[Start MATERIAL PROVIDED]

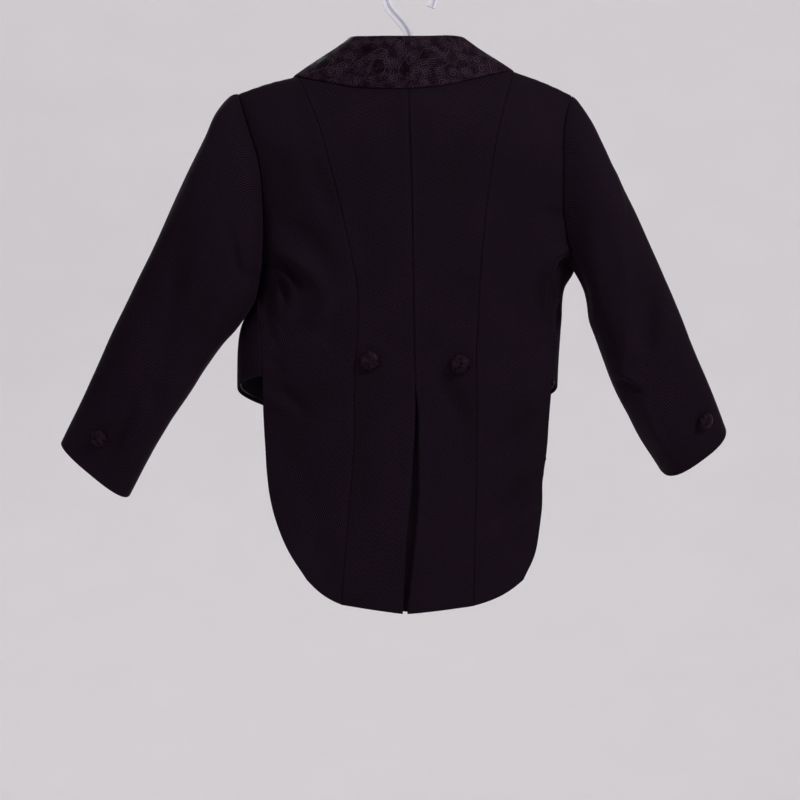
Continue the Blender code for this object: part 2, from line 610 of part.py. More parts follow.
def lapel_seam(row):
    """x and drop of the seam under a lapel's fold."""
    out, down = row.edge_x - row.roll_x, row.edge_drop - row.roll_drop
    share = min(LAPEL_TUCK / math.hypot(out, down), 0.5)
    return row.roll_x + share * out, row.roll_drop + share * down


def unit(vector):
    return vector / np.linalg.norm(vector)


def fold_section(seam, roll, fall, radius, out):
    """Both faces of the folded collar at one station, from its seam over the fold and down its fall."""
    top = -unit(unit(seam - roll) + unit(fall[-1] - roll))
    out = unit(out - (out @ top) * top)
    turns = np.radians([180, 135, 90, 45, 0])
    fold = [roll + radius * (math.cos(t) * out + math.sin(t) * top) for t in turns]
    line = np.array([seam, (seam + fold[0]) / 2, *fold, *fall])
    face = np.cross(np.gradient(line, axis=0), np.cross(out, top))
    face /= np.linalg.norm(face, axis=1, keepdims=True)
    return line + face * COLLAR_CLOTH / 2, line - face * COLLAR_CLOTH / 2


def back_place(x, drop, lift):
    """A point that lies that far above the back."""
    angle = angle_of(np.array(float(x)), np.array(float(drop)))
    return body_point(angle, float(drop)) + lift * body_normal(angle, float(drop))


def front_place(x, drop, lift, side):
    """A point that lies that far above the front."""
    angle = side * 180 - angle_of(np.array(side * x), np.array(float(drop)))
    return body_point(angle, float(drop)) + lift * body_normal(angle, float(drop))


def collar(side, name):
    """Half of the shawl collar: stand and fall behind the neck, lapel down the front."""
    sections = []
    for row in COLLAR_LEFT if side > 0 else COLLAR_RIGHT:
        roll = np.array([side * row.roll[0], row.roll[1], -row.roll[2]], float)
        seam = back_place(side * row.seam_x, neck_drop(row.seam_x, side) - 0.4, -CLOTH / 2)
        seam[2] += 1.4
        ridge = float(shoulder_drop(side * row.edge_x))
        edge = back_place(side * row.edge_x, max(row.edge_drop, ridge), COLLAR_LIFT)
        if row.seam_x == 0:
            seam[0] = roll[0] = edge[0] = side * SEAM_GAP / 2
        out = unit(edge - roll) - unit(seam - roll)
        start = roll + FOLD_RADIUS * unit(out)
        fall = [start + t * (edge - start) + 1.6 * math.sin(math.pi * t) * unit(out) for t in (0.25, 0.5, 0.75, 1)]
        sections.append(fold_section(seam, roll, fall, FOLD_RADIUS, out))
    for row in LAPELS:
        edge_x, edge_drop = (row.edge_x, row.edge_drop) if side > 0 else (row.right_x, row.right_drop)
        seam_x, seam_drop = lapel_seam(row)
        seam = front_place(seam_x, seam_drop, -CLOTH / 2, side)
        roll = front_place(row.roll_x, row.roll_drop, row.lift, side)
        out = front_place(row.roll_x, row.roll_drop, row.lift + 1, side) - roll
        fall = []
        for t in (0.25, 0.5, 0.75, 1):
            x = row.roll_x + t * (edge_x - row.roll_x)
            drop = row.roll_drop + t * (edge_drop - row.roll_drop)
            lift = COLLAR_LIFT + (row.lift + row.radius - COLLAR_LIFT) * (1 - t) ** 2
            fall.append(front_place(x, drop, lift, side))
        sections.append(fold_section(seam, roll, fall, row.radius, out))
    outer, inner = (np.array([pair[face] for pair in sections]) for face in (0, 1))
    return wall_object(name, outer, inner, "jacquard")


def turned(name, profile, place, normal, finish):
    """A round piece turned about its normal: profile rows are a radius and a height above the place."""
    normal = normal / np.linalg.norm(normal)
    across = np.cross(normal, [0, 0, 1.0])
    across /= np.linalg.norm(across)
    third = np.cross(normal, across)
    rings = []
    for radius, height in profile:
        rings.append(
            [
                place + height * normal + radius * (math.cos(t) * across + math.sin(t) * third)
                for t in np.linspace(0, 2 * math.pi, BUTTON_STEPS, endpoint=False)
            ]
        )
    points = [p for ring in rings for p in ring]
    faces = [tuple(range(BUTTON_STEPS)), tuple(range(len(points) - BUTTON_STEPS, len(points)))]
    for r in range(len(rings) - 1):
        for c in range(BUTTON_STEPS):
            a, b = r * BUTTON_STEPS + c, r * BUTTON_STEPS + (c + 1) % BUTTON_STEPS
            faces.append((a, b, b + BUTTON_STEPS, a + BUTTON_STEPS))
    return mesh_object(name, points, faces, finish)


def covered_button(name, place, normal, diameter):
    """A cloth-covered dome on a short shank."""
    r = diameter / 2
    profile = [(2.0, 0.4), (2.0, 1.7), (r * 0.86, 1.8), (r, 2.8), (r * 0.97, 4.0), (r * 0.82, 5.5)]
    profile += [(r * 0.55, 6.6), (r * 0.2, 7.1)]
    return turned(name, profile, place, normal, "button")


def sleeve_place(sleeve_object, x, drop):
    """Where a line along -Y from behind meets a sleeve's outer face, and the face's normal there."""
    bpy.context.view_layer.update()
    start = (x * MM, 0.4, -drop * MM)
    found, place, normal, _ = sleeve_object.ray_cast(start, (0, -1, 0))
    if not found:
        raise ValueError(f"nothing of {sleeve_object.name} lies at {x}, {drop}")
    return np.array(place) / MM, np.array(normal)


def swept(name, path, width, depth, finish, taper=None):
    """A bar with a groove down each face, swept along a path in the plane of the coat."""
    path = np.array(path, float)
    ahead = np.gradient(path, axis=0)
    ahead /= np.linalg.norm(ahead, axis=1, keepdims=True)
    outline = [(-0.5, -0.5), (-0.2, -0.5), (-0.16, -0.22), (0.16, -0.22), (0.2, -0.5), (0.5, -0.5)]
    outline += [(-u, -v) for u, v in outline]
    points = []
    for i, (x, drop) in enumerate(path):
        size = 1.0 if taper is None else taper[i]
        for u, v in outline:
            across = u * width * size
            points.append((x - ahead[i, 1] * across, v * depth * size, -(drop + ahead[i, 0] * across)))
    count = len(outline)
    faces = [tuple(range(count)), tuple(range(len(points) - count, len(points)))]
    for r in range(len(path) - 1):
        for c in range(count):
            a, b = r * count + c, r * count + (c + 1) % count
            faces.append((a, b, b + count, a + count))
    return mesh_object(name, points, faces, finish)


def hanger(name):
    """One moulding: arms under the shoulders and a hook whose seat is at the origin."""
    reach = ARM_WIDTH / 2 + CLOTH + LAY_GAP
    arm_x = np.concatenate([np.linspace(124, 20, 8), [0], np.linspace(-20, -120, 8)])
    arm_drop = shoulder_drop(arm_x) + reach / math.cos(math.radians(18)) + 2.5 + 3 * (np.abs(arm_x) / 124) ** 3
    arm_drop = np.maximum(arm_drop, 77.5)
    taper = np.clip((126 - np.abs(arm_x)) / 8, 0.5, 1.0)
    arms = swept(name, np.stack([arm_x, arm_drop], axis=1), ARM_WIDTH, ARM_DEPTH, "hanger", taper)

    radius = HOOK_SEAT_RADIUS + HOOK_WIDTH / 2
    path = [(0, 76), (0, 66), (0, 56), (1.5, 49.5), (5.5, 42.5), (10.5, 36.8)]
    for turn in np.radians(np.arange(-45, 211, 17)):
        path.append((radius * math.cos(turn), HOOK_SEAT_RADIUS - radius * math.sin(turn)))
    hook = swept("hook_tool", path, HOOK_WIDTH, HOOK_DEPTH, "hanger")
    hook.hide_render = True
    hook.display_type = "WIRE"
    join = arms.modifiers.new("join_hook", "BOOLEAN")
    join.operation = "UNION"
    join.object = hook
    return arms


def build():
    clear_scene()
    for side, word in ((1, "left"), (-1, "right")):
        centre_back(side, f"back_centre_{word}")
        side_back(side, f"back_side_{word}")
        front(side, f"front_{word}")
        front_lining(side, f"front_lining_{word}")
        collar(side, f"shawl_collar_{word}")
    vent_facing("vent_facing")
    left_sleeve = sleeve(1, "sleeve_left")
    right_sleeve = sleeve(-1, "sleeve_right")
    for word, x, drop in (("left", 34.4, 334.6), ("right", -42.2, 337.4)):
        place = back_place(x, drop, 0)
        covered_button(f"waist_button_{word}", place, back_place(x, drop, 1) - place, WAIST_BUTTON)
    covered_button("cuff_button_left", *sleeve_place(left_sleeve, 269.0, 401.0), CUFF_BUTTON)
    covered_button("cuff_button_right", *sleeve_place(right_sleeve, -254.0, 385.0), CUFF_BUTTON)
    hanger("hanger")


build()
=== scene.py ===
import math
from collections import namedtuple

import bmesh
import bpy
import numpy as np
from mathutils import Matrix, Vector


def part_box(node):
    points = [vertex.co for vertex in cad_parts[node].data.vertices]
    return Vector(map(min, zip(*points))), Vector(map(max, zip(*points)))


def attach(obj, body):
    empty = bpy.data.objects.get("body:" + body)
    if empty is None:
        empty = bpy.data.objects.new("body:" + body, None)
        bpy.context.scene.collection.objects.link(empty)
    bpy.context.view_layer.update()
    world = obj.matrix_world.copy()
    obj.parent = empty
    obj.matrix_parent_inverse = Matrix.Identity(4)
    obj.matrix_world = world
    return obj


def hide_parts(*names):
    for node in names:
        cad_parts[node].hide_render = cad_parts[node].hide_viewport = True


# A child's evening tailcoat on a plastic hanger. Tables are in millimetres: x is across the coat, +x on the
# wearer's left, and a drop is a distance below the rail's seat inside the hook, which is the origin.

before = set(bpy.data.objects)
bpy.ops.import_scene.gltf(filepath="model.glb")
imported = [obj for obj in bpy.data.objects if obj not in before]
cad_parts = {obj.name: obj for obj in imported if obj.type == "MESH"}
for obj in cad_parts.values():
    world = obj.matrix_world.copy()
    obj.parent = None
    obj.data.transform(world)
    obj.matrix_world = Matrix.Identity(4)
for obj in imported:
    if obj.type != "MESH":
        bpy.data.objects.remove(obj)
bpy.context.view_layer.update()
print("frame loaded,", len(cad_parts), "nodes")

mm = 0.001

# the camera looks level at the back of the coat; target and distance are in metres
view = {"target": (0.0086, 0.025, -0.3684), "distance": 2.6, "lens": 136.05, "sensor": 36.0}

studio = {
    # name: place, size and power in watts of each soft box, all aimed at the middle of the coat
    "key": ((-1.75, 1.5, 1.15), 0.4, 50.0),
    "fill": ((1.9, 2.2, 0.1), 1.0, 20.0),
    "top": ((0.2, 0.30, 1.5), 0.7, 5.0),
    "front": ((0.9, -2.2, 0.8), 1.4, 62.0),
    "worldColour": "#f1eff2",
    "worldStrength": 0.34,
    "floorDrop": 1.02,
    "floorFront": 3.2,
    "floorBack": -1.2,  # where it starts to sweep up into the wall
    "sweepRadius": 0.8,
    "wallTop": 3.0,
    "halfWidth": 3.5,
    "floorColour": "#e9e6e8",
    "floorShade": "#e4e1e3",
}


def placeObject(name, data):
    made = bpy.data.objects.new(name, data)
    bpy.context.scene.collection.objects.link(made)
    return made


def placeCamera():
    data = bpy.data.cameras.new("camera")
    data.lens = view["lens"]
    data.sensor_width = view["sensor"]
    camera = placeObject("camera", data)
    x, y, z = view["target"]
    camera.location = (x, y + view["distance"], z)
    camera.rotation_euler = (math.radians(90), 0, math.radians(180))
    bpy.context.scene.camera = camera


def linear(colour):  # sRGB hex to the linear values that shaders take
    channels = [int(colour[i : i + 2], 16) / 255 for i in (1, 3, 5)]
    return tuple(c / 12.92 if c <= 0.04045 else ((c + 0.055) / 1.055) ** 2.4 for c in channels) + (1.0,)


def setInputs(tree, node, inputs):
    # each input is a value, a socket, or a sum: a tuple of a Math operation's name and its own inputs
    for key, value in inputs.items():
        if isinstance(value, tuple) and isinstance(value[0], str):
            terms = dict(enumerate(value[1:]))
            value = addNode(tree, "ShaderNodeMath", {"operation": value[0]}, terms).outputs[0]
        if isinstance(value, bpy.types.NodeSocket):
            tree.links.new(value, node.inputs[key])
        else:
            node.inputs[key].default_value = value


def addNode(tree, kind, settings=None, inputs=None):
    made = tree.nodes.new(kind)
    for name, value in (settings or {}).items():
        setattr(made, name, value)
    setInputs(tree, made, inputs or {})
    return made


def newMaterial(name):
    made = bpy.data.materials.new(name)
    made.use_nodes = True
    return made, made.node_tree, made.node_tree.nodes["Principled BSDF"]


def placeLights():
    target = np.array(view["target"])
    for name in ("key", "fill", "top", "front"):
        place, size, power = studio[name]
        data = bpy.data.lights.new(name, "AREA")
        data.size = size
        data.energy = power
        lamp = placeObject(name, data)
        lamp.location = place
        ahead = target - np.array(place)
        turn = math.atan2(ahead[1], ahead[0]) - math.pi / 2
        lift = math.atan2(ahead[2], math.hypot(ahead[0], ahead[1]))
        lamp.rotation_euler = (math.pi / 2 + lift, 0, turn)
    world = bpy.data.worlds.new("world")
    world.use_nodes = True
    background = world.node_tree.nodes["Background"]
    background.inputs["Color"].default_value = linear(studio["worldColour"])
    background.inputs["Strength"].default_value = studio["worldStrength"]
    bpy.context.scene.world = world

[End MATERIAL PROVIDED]
[Start MATERIAL PROVIDED]

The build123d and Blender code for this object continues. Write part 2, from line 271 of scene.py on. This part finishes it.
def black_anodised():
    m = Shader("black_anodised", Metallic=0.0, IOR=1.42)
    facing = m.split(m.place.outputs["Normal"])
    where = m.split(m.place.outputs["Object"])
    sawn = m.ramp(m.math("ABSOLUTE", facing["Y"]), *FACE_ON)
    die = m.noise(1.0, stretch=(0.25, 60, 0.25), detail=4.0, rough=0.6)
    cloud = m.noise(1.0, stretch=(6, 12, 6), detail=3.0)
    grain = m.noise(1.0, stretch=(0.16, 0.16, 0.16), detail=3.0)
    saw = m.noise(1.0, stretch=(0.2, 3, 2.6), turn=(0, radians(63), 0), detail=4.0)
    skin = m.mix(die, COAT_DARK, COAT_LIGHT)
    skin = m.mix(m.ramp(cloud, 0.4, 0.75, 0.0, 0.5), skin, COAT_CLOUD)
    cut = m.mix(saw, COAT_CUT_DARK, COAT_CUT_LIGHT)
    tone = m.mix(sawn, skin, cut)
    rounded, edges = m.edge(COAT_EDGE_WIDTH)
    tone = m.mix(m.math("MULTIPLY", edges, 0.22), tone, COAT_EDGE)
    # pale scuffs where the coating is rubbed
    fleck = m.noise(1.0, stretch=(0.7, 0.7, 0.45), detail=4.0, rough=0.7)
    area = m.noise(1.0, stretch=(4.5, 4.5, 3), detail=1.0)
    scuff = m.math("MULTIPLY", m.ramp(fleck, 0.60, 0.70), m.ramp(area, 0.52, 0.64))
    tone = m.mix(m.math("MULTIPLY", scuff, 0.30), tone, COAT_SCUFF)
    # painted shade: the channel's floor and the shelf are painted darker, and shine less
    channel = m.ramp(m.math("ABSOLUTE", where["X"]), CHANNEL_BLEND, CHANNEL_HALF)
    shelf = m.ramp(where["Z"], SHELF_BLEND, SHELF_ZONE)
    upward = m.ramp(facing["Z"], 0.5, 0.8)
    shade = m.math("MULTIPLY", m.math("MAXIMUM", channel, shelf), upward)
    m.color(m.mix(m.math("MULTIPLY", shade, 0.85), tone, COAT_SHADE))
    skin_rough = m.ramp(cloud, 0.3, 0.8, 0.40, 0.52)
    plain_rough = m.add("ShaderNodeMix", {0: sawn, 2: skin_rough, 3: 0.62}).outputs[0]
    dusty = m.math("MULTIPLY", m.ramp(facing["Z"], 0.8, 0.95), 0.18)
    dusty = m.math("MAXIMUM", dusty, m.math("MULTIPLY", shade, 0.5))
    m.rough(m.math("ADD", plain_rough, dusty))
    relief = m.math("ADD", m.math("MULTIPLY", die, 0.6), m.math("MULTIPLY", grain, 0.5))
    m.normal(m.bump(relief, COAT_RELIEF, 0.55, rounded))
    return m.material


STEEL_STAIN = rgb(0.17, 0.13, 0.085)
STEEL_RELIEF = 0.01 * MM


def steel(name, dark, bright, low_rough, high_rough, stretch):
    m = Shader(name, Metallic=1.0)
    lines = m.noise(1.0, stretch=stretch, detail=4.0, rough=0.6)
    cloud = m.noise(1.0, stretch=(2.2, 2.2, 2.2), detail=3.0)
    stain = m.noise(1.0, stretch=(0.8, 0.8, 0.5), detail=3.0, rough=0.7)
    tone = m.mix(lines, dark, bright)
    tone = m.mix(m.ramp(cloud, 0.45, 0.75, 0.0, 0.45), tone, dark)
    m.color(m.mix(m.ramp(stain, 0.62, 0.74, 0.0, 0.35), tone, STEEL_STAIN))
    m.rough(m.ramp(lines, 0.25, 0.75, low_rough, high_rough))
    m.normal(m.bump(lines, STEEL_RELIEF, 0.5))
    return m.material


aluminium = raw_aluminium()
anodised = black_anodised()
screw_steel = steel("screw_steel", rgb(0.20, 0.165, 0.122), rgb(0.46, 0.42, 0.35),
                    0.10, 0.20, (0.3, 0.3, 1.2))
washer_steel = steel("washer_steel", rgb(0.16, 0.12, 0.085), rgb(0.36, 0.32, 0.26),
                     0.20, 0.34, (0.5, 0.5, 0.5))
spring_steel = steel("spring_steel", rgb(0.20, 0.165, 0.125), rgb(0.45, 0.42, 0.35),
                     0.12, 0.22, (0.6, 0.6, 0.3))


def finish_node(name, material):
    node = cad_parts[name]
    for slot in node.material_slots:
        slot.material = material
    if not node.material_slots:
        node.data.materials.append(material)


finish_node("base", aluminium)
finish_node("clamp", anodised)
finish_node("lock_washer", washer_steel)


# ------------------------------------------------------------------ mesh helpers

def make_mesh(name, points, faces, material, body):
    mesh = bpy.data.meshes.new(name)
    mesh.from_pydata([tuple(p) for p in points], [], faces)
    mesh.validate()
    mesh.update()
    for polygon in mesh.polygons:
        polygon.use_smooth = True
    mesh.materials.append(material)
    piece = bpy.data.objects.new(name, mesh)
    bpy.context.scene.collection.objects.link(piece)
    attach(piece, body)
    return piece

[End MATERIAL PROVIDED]

> INSTRUCTIONS TO FOLLOW:
Transcribe, word for word, every line from the line with "- place, WAIST_BUTTON)" to the line with "if empty is", inclusive, and output nothing else.

> FINAL RESULT:
        covered_button(f"waist_button_{word}", place, back_place(x, drop, 1) - place, WAIST_BUTTON)
    covered_button("cuff_button_left", *sleeve_place(left_sleeve, 269.0, 401.0), CUFF_BUTTON)
    covered_button("cuff_button_right", *sleeve_place(right_sleeve, -254.0, 385.0), CUFF_BUTTON)
    hanger("hanger")


build()
=== scene.py ===
import math
from collections import namedtuple

import bmesh
import bpy
import numpy as np
from mathutils import Matrix, Vector


def part_box(node):
    points = [vertex.co for vertex in cad_parts[node].data.vertices]
    return Vector(map(min, zip(*points))), Vector(map(max, zip(*points)))


def attach(obj, body):
    empty = bpy.data.objects.get("body:" + body)
    if empty is None:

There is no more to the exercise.